→ Data extract:
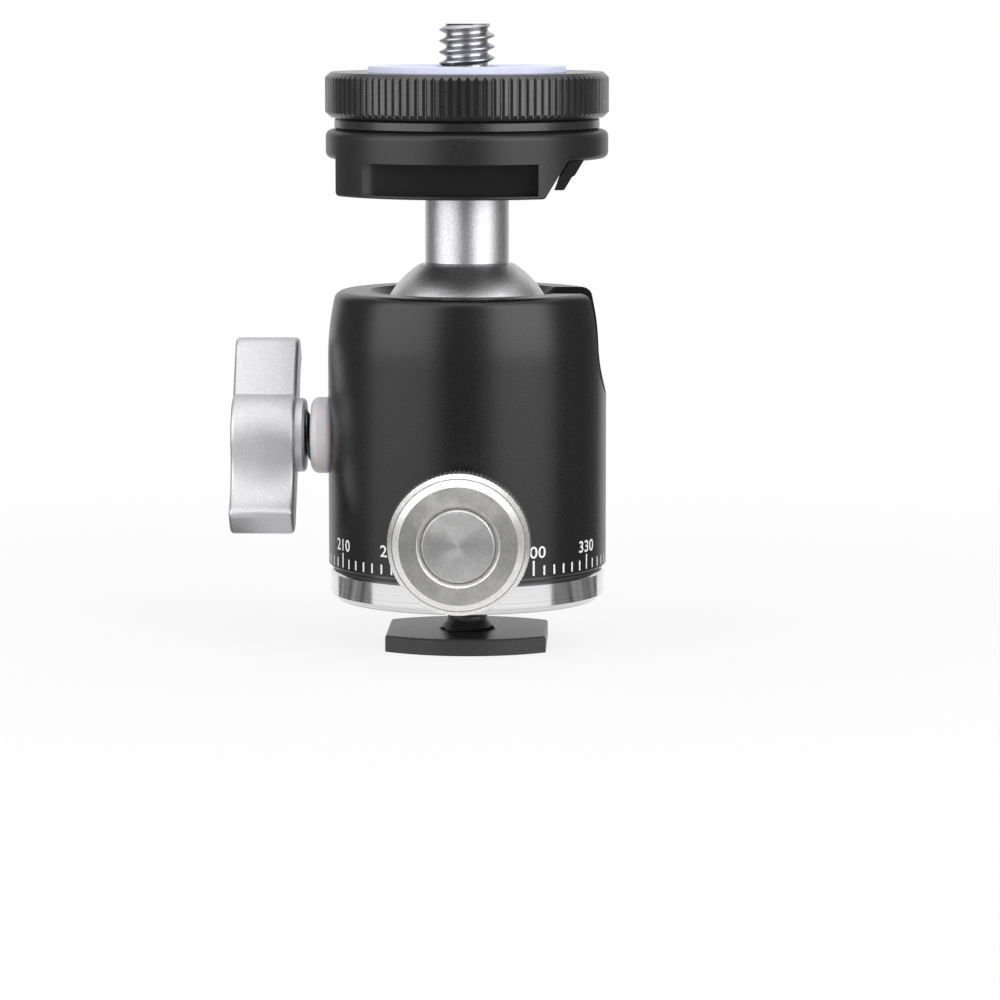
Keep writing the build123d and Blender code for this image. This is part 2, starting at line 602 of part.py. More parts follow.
def make_pan_knob():
    """Round knob: boss, knurled rim, groove, two bevels, and a recess for the screw's head."""
    step_height = PAN_KNOB_LENGTH - PAN_KNOB_BEVEL - PAN_KNOB_STEP
    rim_end = step_height - PAN_KNOB_SHOULDER
    bevel_radius = PAN_KNOB_FACE_RADIUS + PAN_KNOB_BEVEL
    shoulder_radius = bevel_radius + PAN_KNOB_STEP + PAN_KNOB_SHOULDER
    groove_radius = PAN_KNOB_RADIUS - PAN_KNOB_GROOVE_DEPTH
    blank = knurled(PAN_KNOB_RADIUS, PAN_KNOB_TOOTH_DEPTH, PAN_KNOB_TEETH, PAN_KNOB_LENGTH)
    knob = blank & turned([
        (0, 0),
        (PAN_KNOB_RADIUS - PAN_KNOB_BACK_CHAMFER, 0),
        (PAN_KNOB_RADIUS, PAN_KNOB_BACK_CHAMFER),
        (PAN_KNOB_RADIUS, rim_end - PAN_KNOB_GROOVE_WIDTH),
        (groove_radius, rim_end - PAN_KNOB_GROOVE_WIDTH),
        (groove_radius, rim_end),
        (0, rim_end),
    ])
    knob += turned([
        (0, rim_end),
        (shoulder_radius, rim_end),
        (bevel_radius + PAN_KNOB_STEP, step_height),
        (bevel_radius, step_height),
        (bevel_radius, PAN_KNOB_LENGTH - PAN_KNOB_BEVEL),
        (PAN_KNOB_FACE_RADIUS, PAN_KNOB_LENGTH),
        (0, PAN_KNOB_LENGTH),
    ])
    knob += ring(PAN_BOSS_RADIUS, 0, -PAN_BOSS_LENGTH, PAN_BOSS_LENGTH)
    knob -= ring(PAN_SCREW_RADIUS + FIXED_GAP, 0, -PAN_BOSS_LENGTH, PAN_BOSS_LENGTH + PAN_KNOB_LENGTH)
    recess_radius = PAN_HEAD_RADIUS + PAN_HEAD_ROOM
    knob -= turned([
        (0, PAN_KNOB_LENGTH - PAN_HEAD_RECESS_DEPTH),
        (recess_radius, PAN_KNOB_LENGTH - PAN_HEAD_RECESS_DEPTH),
        (recess_radius, PAN_KNOB_LENGTH - PAN_HEAD_RECESS_CHAMFER),
        (recess_radius + PAN_HEAD_RECESS_CHAMFER, PAN_KNOB_LENGTH),
        (0, PAN_KNOB_LENGTH),
    ])
    return along_minus_y(knob, pan_knob_back, pan_axis)


def make_pan_screw():
    """Screw through the knob, its flat head sunk in the knob's face."""
    start = bore_radius + FIXED_GAP
    shank = pan_knob_back + PAN_KNOB_LENGTH - PAN_HEAD_RECESS_DEPTH - start
    head_top = shank + PAN_HEAD_RECESS_DEPTH - PAN_HEAD_BELOW_FACE
    return along_minus_y(turned([
        (0, 0),
        (PAN_SCREW_RADIUS, 0),
        (PAN_SCREW_RADIUS, shank),
        (PAN_HEAD_RADIUS, shank),
        (PAN_HEAD_RADIUS, head_top - PAN_HEAD_CHAMFER),
        (PAN_HEAD_RADIUS - PAN_HEAD_CHAMFER, head_top),
        (0, head_top),
    ]), start, pan_axis)


# ---- Head: stem, platform and what it carries ----
def make_stem():
    stem = turned([
        (0, stem_bottom - STEM_SPIGOT_LENGTH),
        (STEM_SPIGOT_RADIUS, stem_bottom - STEM_SPIGOT_LENGTH),
        (STEM_SPIGOT_RADIUS, stem_bottom + FIXED_GAP),
        (STEM_RADIUS - STEM_CHAMFER, stem_bottom + FIXED_GAP),
        (STEM_RADIUS, stem_bottom + FIXED_GAP + STEM_CHAMFER),
        (STEM_RADIUS, block_bottom - STEM_CHAMFER),
        (STEM_RADIUS - STEM_CHAMFER, block_bottom),
        (0, block_bottom),
    ])
    return stem - ring(stud_hole_radius, 0, block_bottom - CAMERA_SCREW_IN_STEM, CAMERA_SCREW_IN_STEM)


def slant_x(height):
    """The block's slanted side: distance from the axis at a height."""
    return BLOCK_SLANT_BOTTOM + math.tan(math.radians(BLOCK_SLANT_ANGLE)) * (height - block_bottom)


def block_pocket():
    """Flat recess in the front of the block, rounded in plan at its left end."""
    left = POCKET_LEFT_LAND - BLOCK_LEFT_CUT
    right = BLOCK_SLANT_BOTTOM - POCKET_RIGHT_LAND
    back = POCKET_DEPTH - FLANGE_RADIUS
    outside = -2 * FLANGE_RADIUS
    outline = make_face(Polyline((left, outside), (right, outside), (right, back), (left, back), close=True))
    corner = outline.vertices().sort_by_distance((left, back, 0))[0]
    floor = block_bottom + POCKET_FLOOR_ABOVE_BOTTOM
    height = BLOCK_HEIGHT - POCKET_FLOOR_ABOVE_BOTTOM - POCKET_CEILING_BELOW_FLANGE
    return Pos(0, 0, floor) * extrude(fillet(corner, POCKET_CORNER), height)


def jaw_outline(grow):
    """Slanted bar in (x, z), from the block's slit up into the flange, grown sideways by a gap."""
    bottom = block_bottom + JAW_BOTTOM_ABOVE_BLOCK
    top = flange_bottom + JAW_TONGUE
    outer_step = bottom + JAW_OUTER_STEP_ABOVE_BOTTOM
    inner_step = bottom + JAW_INNER_STEP_ABOVE_BOTTOM
    lower_inner = JAW_SLIT - grow
    inner = lower_inner - JAW_INNER_STEP
    outer = JAW_SLIT - JAW_INNER_STEP + JAW_THICKNESS + grow
    lower_outer = outer - JAW_OUTER_STEP
    return [
        (slant_x(bottom) + lower_inner, bottom),
        (slant_x(bottom) + lower_outer, bottom),
        (slant_x(outer_step - JAW_STEP_DROP) + lower_outer, outer_step - JAW_STEP_DROP),
        (slant_x(outer_step) + outer, outer_step),
        (slant_x(top) + outer, top + grow),
        (slant_x(top) + inner, top + grow),
        (slant_x(inner_step) + inner, inner_step),
        (slant_x(inner_step - JAW_STEP_DROP) + lower_inner, inner_step - JAW_STEP_DROP),
    ]


def jaw_bar(grow):
    """The bar itself, its ends turned down with the flange."""
    points = jaw_outline(grow)
    outline = make_face(Polyline(*points, close=True))
    toe = outline.vertices().sort_by_distance((points[1][0], points[1][1], 0))[0]
    outline = fillet(toe, JAW_TOE_ROUNDING)
    bar = extrude(Plane.XZ * outline, JAW_LENGTH / 2 + grow, both=True)
    return bar & ring(FLANGE_RADIUS - JAW_SET_BACK + grow, 0, block_bottom, flange_top - block_bottom)


def make_side_jaw():
    return jaw_bar(0)


def make_platform():
    """Flange with the block below it, cut straight on one side and slanted on the other."""
    far = 2 * FLANGE_RADIUS
    platform = turned([
        (0, block_bottom),
        (FLANGE_RADIUS - BLOCK_EDGE, block_bottom),
        (FLANGE_RADIUS, block_bottom + BLOCK_EDGE),
        (FLANGE_RADIUS, flange_top),
        (0, flange_top),
    ])
    section = make_face(Polyline(
        (-BLOCK_LEFT_CUT, block_bottom),
        (slant_x(block_bottom), block_bottom),
        (slant_x(flange_bottom), flange_bottom),
        (far, flange_bottom),
        (far, flange_top),
        (-far, flange_top),
        (-far, flange_bottom),
        (-BLOCK_LEFT_CUT, flange_bottom),
        close=True,
    ))
    section = fillet(section.vertices().group_by(Axis.Y)[0], BLOCK_ROUNDING)
    platform &= extrude(Plane.XZ * section, far, both=True)
    rims = platform.edges().filter_by(GeomType.CIRCLE)
    rims = rims.filter_by(lambda edge: edge.center().Z > flange_bottom - FLANGE_ROUNDING)
    platform = fillet(rims, FLANGE_ROUNDING)
    platform -= block_pocket()
    platform -= jaw_bar(FIXED_GAP)
    return platform - ring(stud_hole_radius, 0, block_bottom, flange_top - block_bottom)


def make_neck_ring():
    return turned([
        (stud_hole_radius, flange_top),
        (neck_ring_radius - NECK_RING_EDGE, flange_top),
        (neck_ring_radius, flange_top + NECK_RING_EDGE),
        (neck_ring_radius, neck_ring_top - NECK_RING_EDGE),
        (neck_ring_radius - NECK_RING_EDGE, neck_ring_top),
        (stud_hole_radius, neck_ring_top),
    ])


def make_camera_screw():
    """1/4 inch stud from the stem to above the pad, relieved just under the pad's face."""
    relief_top = pad_top - RUNNING_GAP
    relief_bottom = relief_top - CAMERA_SCREW_RELIEF
    bottom = block_bottom - CAMERA_SCREW_IN_STEM + FIXED_GAP
    return turned([
        (0, bottom),
        (QUARTER_INCH_RADIUS, bottom),
        (QUARTER_INCH_RADIUS, relief_bottom),
        (CAMERA_SCREW_RELIEF_RADIUS, relief_bottom),
        (CAMERA_SCREW_RELIEF_RADIUS, relief_top),
        (QUARTER_INCH_RADIUS, relief_top),
        (QUARTER_INCH_RADIUS, camera_screw_top - CAMERA_SCREW_TIP_CHAMFER),
        (QUARTER_INCH_RADIUS - CAMERA_SCREW_TIP_CHAMFER, camera_screw_top),
        (0, camera_screw_top),
    ])


def make_lock_wheel():
    """Knurled wheel on the camera screw, chamfered above and below, with a seat for the pad."""
    blank = knurled(
        WHEEL_RADIUS, WHEEL_TOOTH_DEPTH, WHEEL_TEETH, WHEEL_HEIGHT, WHEEL_TOOTH_CREST, WHEEL_TOOTH_ROOT
    )
    form = turned([
        (0, 0),
        (WHEEL_RADIUS - WHEEL_CHAMFER, 0),
        (WHEEL_RADIUS, WHEEL_CHAMFER),
        (WHEEL_RADIUS, WHEEL_HEIGHT - WHEEL_CHAMFER),
        (WHEEL_RADIUS - WHEEL_CHAMFER, WHEEL_HEIGHT),
        (0, WHEEL_HEIGHT),
    ])
    wheel = Pos(0, 0, wheel_bottom) * (blank & form)
    sunk = PAD_THICKNESS - PAD_PROUD
    wheel -= ring(PAD_RADIUS + FIXED_GAP, 0, wheel_top - sunk, sunk)
    return wheel - ring(QUARTER_INCH_RADIUS + RUNNING_GAP, 0, wheel_bottom, WHEEL_HEIGHT)


def make_wheel_pad():
    return ring(PAD_RADIUS, pad_hole_radius, pad_top - PAD_THICKNESS, PAD_THICKNESS)


PIECES = {
    "shoe_foot": make_shoe_foot,
    "shoe_stud": make_shoe_stud,
    "base_plate": make_base_plate,
    "spindle_screws": make_spindle_screws,
    "pan_spindle": make_pan_spindle,
    "glide_washer": make_glide_washer,
    "housing": make_housing,
    "housing_plug": make_housing_plug,
    "spring_plate": make_spring_plate,
    "disc_springs": make_disc_springs,
    "knob_washer": make_knob_washer,
    "pressure_plate": make_pressure_plate,
    "ball_cup": make_ball_cup,
    "ball": make_ball,
    "ball_plunger": make_ball_plunger,
    "lock_screw": make_lock_screw,
    "lock_knob": make_lock_knob,
    "pan_brake_pad": make_pan_brake_pad,
    "pan_knob": make_pan_knob,
    "pan_screw": make_pan_screw,
    "stem": make_stem,
    "platform": make_platform,
    "side_jaw": make_side_jaw,
    "neck_ring": make_neck_ring,
    "camera_screw": make_camera_screw,
    "lock_wheel": make_lock_wheel,
    "wheel_pad": make_wheel_pad,
}

os.makedirs("parts", exist_ok=True)
for name, make in PIECES.items():
    export_step(make(), f"parts/{name}.step")
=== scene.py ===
import json
import math

import bmesh
import bpy
from mathutils import Matrix, Vector


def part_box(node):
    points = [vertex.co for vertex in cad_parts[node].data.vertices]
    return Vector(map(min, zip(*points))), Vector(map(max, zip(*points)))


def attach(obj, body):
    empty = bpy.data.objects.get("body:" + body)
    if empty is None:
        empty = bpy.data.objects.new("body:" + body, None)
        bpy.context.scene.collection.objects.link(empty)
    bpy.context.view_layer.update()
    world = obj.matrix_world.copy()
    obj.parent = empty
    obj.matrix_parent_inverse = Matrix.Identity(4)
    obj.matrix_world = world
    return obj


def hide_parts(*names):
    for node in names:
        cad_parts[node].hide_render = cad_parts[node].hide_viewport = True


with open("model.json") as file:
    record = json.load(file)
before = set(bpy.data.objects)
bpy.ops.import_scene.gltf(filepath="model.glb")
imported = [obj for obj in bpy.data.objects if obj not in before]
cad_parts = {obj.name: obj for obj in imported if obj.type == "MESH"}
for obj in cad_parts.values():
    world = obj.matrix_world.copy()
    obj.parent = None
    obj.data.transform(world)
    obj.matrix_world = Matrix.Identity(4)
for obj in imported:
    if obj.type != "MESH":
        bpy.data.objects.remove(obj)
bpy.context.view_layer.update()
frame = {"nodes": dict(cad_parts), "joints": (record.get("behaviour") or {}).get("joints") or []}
nodes = frame["nodes"]
joints = {joint["name"]: joint for joint in frame["joints"]}
scene = bpy.context.scene
MM = 0.001
PAN = Vector(joints["pan_knob_turn"]["pos_m"])
LOCK = Vector(joints["lock_knob_turn"]["pos_m"])
AXIS = Vector((0, 0, 0))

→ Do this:
Transcribe word for word the lines from the one holding "sunk = PAD_THICKNESS - PAD_PROUD" through the one holding "before = set(bpy.data.objects)". Include both, and add nothing.

→ Final answer:
    sunk = PAD_THICKNESS - PAD_PROUD
    wheel -= ring(PAD_RADIUS + FIXED_GAP, 0, wheel_top - sunk, sunk)
    return wheel - ring(QUARTER_INCH_RADIUS + RUNNING_GAP, 0, wheel_bottom, WHEEL_HEIGHT)


def make_wheel_pad():
    return ring(PAD_RADIUS, pad_hole_radius, pad_top - PAD_THICKNESS, PAD_THICKNESS)


PIECES = {
    "shoe_foot": make_shoe_foot,
    "shoe_stud": make_shoe_stud,
    "base_plate": make_base_plate,
    "spindle_screws": make_spindle_screws,
    "pan_spindle": make_pan_spindle,
    "glide_washer": make_glide_washer,
    "housing": make_housing,
    "housing_plug": make_housing_plug,
    "spring_plate": make_spring_plate,
    "disc_springs": make_disc_springs,
    "knob_washer": make_knob_washer,
    "pressure_plate": make_pressure_plate,
    "ball_cup": make_ball_cup,
    "ball": make_ball,
    "ball_plunger": make_ball_plunger,
    "lock_screw": make_lock_screw,
    "lock_knob": make_lock_knob,
    "pan_brake_pad": make_pan_brake_pad,
    "pan_knob": make_pan_knob,
    "pan_screw": make_pan_screw,
    "stem": make_stem,
    "platform": make_platform,
    "side_jaw": make_side_jaw,
    "neck_ring": make_neck_ring,
    "camera_screw": make_camera_screw,
    "lock_wheel": make_lock_wheel,
    "wheel_pad": make_wheel_pad,
}

os.makedirs("parts", exist_ok=True)
for name, make in PIECES.items():
    export_step(make(), f"parts/{name}.step")
=== scene.py ===
import json
import math

import bmesh
import bpy
from mathutils import Matrix, Vector


def part_box(node):
    points = [vertex.co for vertex in cad_parts[node].data.vertices]
    return Vector(map(min, zip(*points))), Vector(map(max, zip(*points)))


def attach(obj, body):
    empty = bpy.data.objects.get("body:" + body)
    if empty is None:
        empty = bpy.data.objects.new("body:" + body, None)
        bpy.context.scene.collection.objects.link(empty)
    bpy.context.view_layer.update()
    world = obj.matrix_world.copy()
    obj.parent = empty
    obj.matrix_parent_inverse = Matrix.Identity(4)
    obj.matrix_world = world
    return obj


def hide_parts(*names):
    for node in names:
        cad_parts[node].hide_render = cad_parts[node].hide_viewport = True


with open("model.json") as file:
    record = json.load(file)
before = set(bpy.data.objects)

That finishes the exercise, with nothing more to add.